Dubee brushed Williams’ comments aside on Friday, and on Saturday Charlie Manuel vehemently defended his close friend and colleague.

“I’ll stand behind him thick or thin, until I die,” Manuel said.

“I don’t want to get involved in what people say, but at the same time I want to tell you this. I’ve been here for nine years. I’ve had two pitching coaches in the big leagues. I’ve had two good pitching coaches. Rich Dubee has been a lot to us. He has definitely been a part of our success here. He is a tremendous worker. He’s a great communicator. I totally trust him.

“My thinking about baseball is a little different from other people. I see some pitchers that we’ve run through here, and we’ve had them in 55, 60 games, something like that. We’ve had pitchers that leave us -- I’m talking about quite a few -- that never show up in the big leagues, and we got mileage out of 'em, and I look right back at Dubee.”

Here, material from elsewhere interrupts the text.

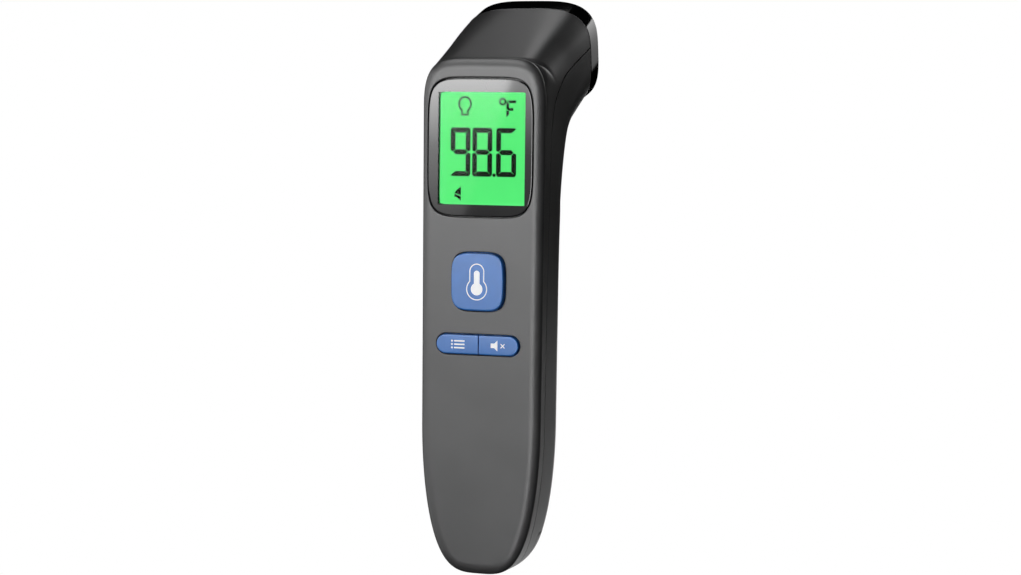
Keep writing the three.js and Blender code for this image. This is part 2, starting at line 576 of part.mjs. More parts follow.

It’s certainly true. J.C. Romero’s best days came in Philly. Same with Scott Eyre. And Aaron Fultz, Geoff Geary and Clay Condrey. J.A. Happ was significantly better with the Phillies than he’s been since leaving. Vance Worley is off to a horrendous start in Minnesota.

Those are seven players at all different points in their careers who thrived under Dubee and have struggled elsewhere. Dubee obviously isn’t the only reason, but Manuel believes he’s a main reason middling guys such as these found their way while playing in red pinstripes.

There’s also Dubee’s well-publicized work with Roy Halladay, Cole Hamels and Kyle Kendrick. Halladay credits Dubee with teaching him a changeup that allowed him to pitch the two best years of his career in 2010 and 2011. Under Dubee’s tutelage, Hamels and Kendrick also added new pitches that allowed them to progress. Throw Ryan Madson in with that group, as well.

Williams’ comments were baffling, and they seemed reactionary. Phillies pitchers struggled in April. But Dubee wasn’t the one walking batters for Hamels, throwing first-pitch balls for Halladay or meatballs in Cleveland.

“I think to be a leader you’ve got to delegate jobs to your coaches,” Manuel said. “I lean on Rich Dubee quite a bit, you’ve probably heard me say that before. We play a part, and we communicate on pitching decisions that we make. He’s a tremendous communicator.

“He’s a tremendous pitching coach. He’s a team player. He’s all about our organization. He’s all about us winning, all about us getting better. He breaks down our scouting reports. He organizes our spring training. He does about everything you possibly can do.”